Mental Health Was Never Really Discussed In My Household

Mental Health Was Never Really Discussed In My Household

In my household mental health was never really discussed and I never really had a glimpse of it until my junior year of high school when I experienced my first major depressive episode. It got so severe I lost about 30 lbs, would sleep most of my days away, hardly ate anything, and spent a lot of time truthfully not wanting to live. My friends and family thought I was physically sick because my appearance changed drastically during that time. The doctors would look at my mom like she was crazy. I didn’t know how to tell her what I was feeling at the time. I got through that first episode without really knowing what had happened to me. I have gone through 3 major depressive episodes since then, all with similar symptoms.
It wasn’t until fall of 2018 when someone in my immediate family got clinically diagnosed with bipolar disorder that I truly grasped the severity and the toll mental health can have on someone.

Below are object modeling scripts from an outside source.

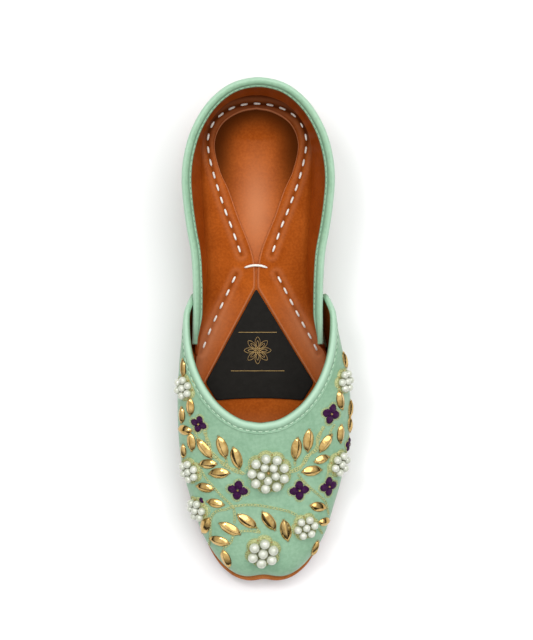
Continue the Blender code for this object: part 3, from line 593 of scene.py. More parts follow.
def joinShapes(shapes):
    # Several (points, quads) as one
    points, quads, size = [], [], 0
    for shapePoints, shapeQuads in shapes:
        shapePoints = np.asarray(shapePoints).reshape(-1, 3)
        points.append(shapePoints)
        quads.append(shapeQuads + size)
        size += len(shapePoints)
    return np.vstack(points), np.vstack(quads)


# Finishes: colours are linear, lengths in metres


def newFinish(name):
    # Material, its node tree, its shader and the object's own coordinates
    finish = bpy.data.materials.new(name)
    finish.use_nodes = True
    tree = finish.node_tree
    place = tree.nodes.new("ShaderNodeTexCoord")
    return finish, tree, tree.nodes["Principled BSDF"], place.outputs["Object"]


def setSockets(node, sockets):
    for socket, value in sockets.items():
        node.inputs[socket].default_value = value


def noise(tree, place, scale, detail, rough=0.5):
    node = tree.nodes.new("ShaderNodeTexNoise")
    setSockets(node, {"Scale": scale, "Detail": detail, "Roughness": rough})
    tree.links.new(place, node.inputs["Vector"])
    return node.outputs["Fac"]


def marked(tree, mark):
    # Value that a piece carries on its own points
    node = tree.nodes.new("ShaderNodeAttribute")
    node.attribute_name = mark
    return node.outputs["Fac"]


def mixed(tree, share, first, second):
    # Colour mix; each of the three is a socket or a constant
    node = tree.nodes.new("ShaderNodeMix")
    node.data_type = "RGBA"
    for socket, value in ((node.inputs[0], share), (node.inputs[6], first), (node.inputs[7], second)):
        if isinstance(value, bpy.types.NodeSocket):
            tree.links.new(value, socket)
        else:
            socket.default_value = value
    return node.outputs[2]


def bump(tree, height, strength, depth):
    node = tree.nodes.new("ShaderNodeBump")
    setSockets(node, {"Strength": strength, "Distance": depth})
    tree.links.new(height, node.inputs["Height"])
    return node


hide = {"cloudRamp": (0.34, 0.68), "speckRamp": (0.40, 0.62), "speckShare": 0.30, "noiseRough": 0.55,
        "roughScale": 2.3, "roughBelow": 0.07, "roughAbove": 0.09, "poreDepth": 0.00012,
        "foldDepth": 0.0006}


def leatherFinish(name, look, sizes=hide):
    # Leather: cloudy colour from soft noise, darkened by painted shade and paled by painted highlights
    # and wear where the piece is marked, pores from cells and soft folds as bump
    finish, tree, shader, place = newFinish(name)
    links, soft = tree.links, sizes["noiseRough"]
    colour = twoTone(tree, noise(tree, place, look["cloud"], 5.0, soft), sizes["cloudRamp"],
                     (look["deep"], look["pale"]))
    specks = twoTone(tree, noise(tree, place, look["speck"], 3.0, soft), sizes["speckRamp"],
                     (look["dark"], look["pale"]))
    colour = mixed(tree, sizes["speckShare"], colour, specks)
    for mark, tone in look["marks"].items():
        colour = mixed(tree, marked(tree, mark), colour, (*tone, 1.0))
    links.new(colour, shader.inputs["Base Color"])
    rough = tree.nodes.new("ShaderNodeMapRange")
    setSockets(rough, {"To Min": look["rough"] - sizes["roughBelow"],
                       "To Max": look["rough"] + sizes["roughAbove"]})
    links.new(noise(tree, place, look["cloud"] * sizes["roughScale"], 4.0, soft), rough.inputs["Value"])
    links.new(rough.outputs["Result"], shader.inputs["Roughness"])
    setSockets(shader, look["set"])
    pores = tree.nodes.new("ShaderNodeTexVoronoi")
    setSockets(pores, {"Scale": look["pore"]})
    links.new(place, pores.inputs["Vector"])
    grain = bump(tree, pores.outputs["Distance"], look["grain"], sizes["poreDepth"])
    folds = bump(tree, noise(tree, place, look["fold"], 3.0, soft), look["wave"], sizes["foldDepth"])
    links.new(folds.outputs["Normal"], grain.inputs["Normal"])
    links.new(grain.outputs["Normal"], shader.inputs["Normal"])
    return finish


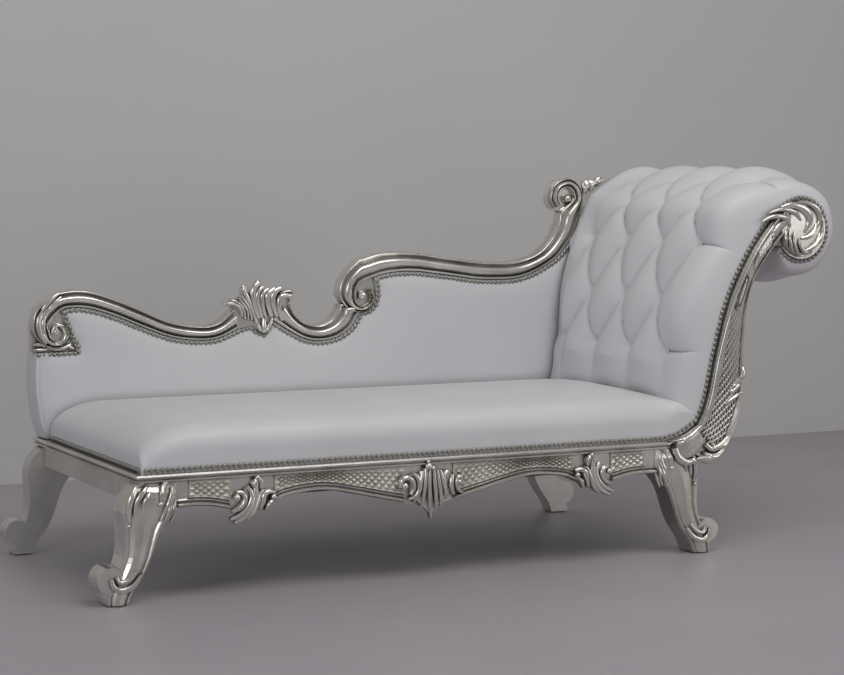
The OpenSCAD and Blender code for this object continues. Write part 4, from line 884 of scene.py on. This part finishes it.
def crest_rails():
    left = Carving()
    rail_band(left, np.vstack([ring_of(LEFT_C, LEFT_SWIRL, 1), LEFT_A]),
              np.vstack([ring_of(LEFT_C, LEFT_SWIRL, 2), LEFT_B]))
    left.prism(np.vstack([outline_between(LEFT_A, LEFT_B), LEFT_FOOT]), PLATE_Y, CREST_BACK)
    ledge(left, LEFT_A, LEFT_B)
    left.prism(points((2, 496), (76, 496), (74, 508), (60, 532), (2, 532)), CREST_BACK - 1, BACK_TOP)
    leaves(left, VOLUTE_SCROLL, 15, PLATE_Y - 3, start=0.7, end=0.6, peak=0.5, back=6)
    leaves(left, VOLUTE_LEAVES, 9, PLATE_Y - 15, start=0.5, end=0.5, peak=0.5, back=14)
    leaves(left, FOOT_LEAVES, 9, PLATE_Y - 1, start=0.6, end=0.6, peak=0.5, back=4)
    balls(left, VOLUTE_BALLS, PLATE_Y - 9)
    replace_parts(left.build("crest_left_scroll", "silver_leaf"), "crest_left_rail")

    middle = Carving()
    rail_band(middle, MIDDLE_A, MIDDLE_B)
    middle.prism(outline_between(MIDDLE_A, MIDDLE_B), PLATE_Y, CREST_BACK)
    ledge(middle, MIDDLE_A, MIDDLE_B)
    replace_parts(middle.build("crest_middle_scroll", "silver_leaf"), "crest_middle_rail")

    right = Carving()
    low = [ring_of(MIDDLE_C, MIDDLE_SWIRL, 1), RIGHT_A, ring_of(RIGHT_C, RIGHT_SWIRL, 2)]
    high = [ring_of(MIDDLE_C, MIDDLE_SWIRL, 2), RIGHT_B, ring_of(RIGHT_C, RIGHT_SWIRL, 1)]
    rail_band(right, np.vstack(low), np.vstack(high))
    right.prism(np.vstack([MIDDLE_VOLUTE, outline_between(RIGHT_A, RIGHT_B, spline(TOP_SCROLL, 4))]),
                PLATE_Y, CREST_BACK)
    ledge(right, RIGHT_A, RIGHT_B)
    for x, z in (MIDDLE_C, RIGHT_C):
        right.head(np.array([x, PLATE_Y, z]), FORWARD, ACROSS, BOSS_RINGS, 24)
    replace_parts(right.build("crest_ogee_rail", "silver_leaf"), "crest_right_rail")


def crest_shell():
    shell = Carving()
    shell.prism(np.vstack([SHELL_ROOT, SHELL_PLATE]), PLATE_Y - 9, CREST_BACK)
    leaves(shell, SHELL_STRANDS, 15, PLATE_Y - 7, start=0.7, end=0.85, peak=0.7, back=18)
    balls(shell, SHELL_TIPS, PLATE_Y - 9)
    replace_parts(shell.build("crest_shell_fan", "silver_leaf"), "crest_shell")


# ---- apron, arm and knees
APRON_Y = -6


def apron_shells():
    centre = Carving()
    leaves(centre, CENTRE_SHELL, 14, APRON_Y, start=0.7, end=0.45, peak=0.45, back=8)
    balls(centre, CENTRE_BALLS, APRON_Y - 8)
    centre.prism(CENTRE_PLATE, APRON_Y - 4, 0)
    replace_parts(centre.build("centre_shell_carving", "silver_leaf"), "apron_shell_centre")
    for name, node, mirror in (("left_shell_carving", "apron_shell_left", None),
                               ("right_shell_carving", "apron_shell_right", FRAME_LEN)):
        side = Carving()
        leaves(side, SIDE_SHELL, 14, APRON_Y, mirror, start=0.6, end=0.55, peak=0.5, back=8)
        side.prism(mirrored(SIDE_PLATE, mirror), APRON_Y - 4, 0)
        balls(side, SIDE_BALLS, APRON_Y - 8, mirror)
        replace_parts(side.build(name, "silver_leaf"), node)


# The arm's field lies between these two edges
ARM_FROM = np.vstack([START_LINE + [0, FIT], [along(BASE_LINE, s) for s in np.arange(0.5, 6.01, 0.25)]])
ARM_TO = spline(points(
    (1407, 284), (1413, 263), (1448, 236), (1506, 230), (1556, 300), (1576, 374), (1574, 499), (1579, 600),
    (1600, 668), (1640, 728), (1676, 768), (1700, 792)), 4)
ARM_STEPS, ARM_Y = 36, -6
ARM_EDGES = [even(edge, ARM_STEPS) for edge in (ARM_FROM, ARM_TO)]
LATTICE_CELLS, LATTICE_LONG = 7, 23
LATTICE_FROM, CELL_STEPS = 5, 1.2
FIELD_FROM, FIELD_WIDE = 0.16, 0.62
BAR_WIDTH, BAR_HEIGHT = 4.6, 4
BEAD_OFF, BEAD_WIDTH, BEAD_HEIGHT, BEAD_STEPS, BEAD_Y = -6.5, 7, 5, 8, -2


def arm_spot(p, q):
    """A point of the arm's field: p in cells along it, q in cells across it."""
    k = LATTICE_FROM + CELL_STEPS * p
    low, high = (np.array([np.interp(k, np.arange(ARM_STEPS + 1), edge[:, i]) for i in (0, 1)])
                 for edge in ARM_EDGES)
    return low + (high - low) * (FIELD_FROM + FIELD_WIDE * q / LATTICE_CELLS)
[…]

Since it was someone in my household, I had experienced first hand some very intense maniac & depressive episodes and I didn’t know what to do or say to make these things easier. I learned more about the bipolar disorder and mental health in general. It was then that I truly realized that what I had felt all these years was something very real and something I had very little control of. I remember being in high school and my parents would tell me that there were other people going through worse things. I felt extremely guilty and confused as to why I couldn’t brush off those feelings.
 
I am a work in progress. There are days where I feel extremely grateful to be alive, and days where I feel unmotivated and unhappy. I have learned to accept that it is okay not to be okay sometimes and it’s okay reach out for help. My mental health is something I’ve kept very personal and something I once felt ashamed of. I try and cope by allowing myself to truly feel vulnerable by accepting every single emotion I feel for what it is, and reminding myself that ultimately everything will turn out okay. I enjoy running and doing physical activities because it allows me to keep a clear head space. I also try to start my days by physically writing things I’m grateful for and saying a short prayer of gratitude.